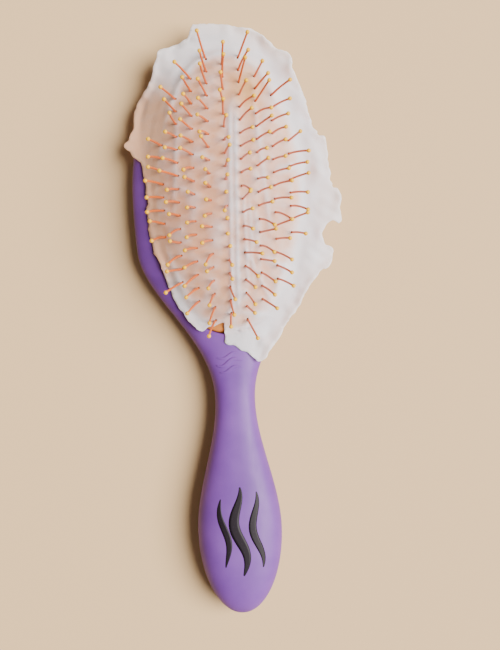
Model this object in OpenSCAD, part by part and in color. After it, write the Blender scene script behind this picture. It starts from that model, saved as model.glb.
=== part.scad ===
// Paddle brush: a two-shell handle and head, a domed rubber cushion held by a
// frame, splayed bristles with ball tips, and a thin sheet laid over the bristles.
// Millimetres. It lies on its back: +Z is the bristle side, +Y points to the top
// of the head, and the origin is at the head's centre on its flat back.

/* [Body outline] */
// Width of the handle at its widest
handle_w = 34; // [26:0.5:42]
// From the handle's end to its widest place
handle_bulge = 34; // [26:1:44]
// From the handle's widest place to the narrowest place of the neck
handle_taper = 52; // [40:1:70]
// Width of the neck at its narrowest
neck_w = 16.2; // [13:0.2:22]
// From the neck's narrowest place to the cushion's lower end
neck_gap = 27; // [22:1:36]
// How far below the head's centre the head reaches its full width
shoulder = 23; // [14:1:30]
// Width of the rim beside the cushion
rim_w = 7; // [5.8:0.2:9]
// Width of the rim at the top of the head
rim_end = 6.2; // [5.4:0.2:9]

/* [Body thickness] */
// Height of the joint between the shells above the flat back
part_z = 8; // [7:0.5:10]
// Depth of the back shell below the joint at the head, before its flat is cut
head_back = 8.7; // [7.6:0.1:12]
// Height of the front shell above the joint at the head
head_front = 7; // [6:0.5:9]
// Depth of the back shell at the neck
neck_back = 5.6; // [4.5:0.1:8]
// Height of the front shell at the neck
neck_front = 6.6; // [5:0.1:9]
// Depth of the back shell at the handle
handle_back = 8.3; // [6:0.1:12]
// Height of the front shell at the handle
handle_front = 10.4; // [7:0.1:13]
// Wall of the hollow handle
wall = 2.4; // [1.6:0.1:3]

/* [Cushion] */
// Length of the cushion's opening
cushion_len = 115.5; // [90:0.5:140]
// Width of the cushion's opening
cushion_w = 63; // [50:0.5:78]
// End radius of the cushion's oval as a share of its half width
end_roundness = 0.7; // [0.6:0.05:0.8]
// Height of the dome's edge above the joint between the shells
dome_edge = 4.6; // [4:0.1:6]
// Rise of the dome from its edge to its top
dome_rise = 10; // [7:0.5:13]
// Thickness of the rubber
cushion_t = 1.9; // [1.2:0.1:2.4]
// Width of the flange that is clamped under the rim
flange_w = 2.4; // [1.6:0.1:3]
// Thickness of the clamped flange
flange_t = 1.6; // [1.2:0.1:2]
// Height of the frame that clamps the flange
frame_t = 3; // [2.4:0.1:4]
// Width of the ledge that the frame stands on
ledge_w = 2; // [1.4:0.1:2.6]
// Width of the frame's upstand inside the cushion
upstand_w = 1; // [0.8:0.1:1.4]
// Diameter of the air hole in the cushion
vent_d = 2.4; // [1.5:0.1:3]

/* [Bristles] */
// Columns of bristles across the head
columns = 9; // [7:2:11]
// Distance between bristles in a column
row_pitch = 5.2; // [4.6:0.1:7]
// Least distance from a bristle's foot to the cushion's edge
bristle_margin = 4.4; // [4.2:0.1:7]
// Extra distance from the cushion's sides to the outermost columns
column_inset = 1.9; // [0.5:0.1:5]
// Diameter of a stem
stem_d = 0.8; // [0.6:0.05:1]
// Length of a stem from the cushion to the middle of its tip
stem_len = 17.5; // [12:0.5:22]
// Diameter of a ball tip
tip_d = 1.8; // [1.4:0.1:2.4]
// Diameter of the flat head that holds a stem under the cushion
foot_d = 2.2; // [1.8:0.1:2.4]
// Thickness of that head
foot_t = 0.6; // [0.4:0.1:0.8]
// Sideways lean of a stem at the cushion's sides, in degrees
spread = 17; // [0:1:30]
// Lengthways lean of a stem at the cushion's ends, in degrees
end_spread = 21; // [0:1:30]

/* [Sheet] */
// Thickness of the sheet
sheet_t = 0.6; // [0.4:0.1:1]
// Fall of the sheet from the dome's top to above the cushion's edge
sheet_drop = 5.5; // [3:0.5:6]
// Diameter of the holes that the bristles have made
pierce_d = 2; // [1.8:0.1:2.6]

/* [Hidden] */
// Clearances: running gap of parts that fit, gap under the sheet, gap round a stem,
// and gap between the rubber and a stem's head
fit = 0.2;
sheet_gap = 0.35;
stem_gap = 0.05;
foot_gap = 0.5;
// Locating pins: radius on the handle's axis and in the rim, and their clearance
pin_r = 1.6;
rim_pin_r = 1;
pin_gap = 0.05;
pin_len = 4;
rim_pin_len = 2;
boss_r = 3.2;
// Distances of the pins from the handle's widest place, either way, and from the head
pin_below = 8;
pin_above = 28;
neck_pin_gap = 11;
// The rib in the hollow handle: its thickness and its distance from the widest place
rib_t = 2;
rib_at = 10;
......
* **Written task**
Take the lines above from the first through the one containing "its flat back." and reproduce them exactly; include nothing else.

* **Solution to this task**
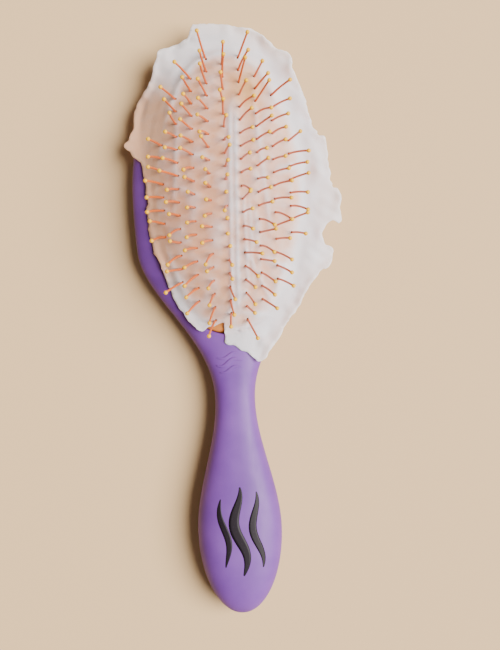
Model this object in OpenSCAD, part by part and in color. After it, write the Blender scene script behind this picture. It starts from that model, saved as model.glb.
=== part.scad ===
// Paddle brush: a two-shell handle and head, a domed rubber cushion held by a
// frame, splayed bristles with ball tips, and a thin sheet laid over the bristles.
// Millimetres. It lies on its back: +Z is the bristle side, +Y points to the top
// of the head, and the origin is at the head's centre on its flat back.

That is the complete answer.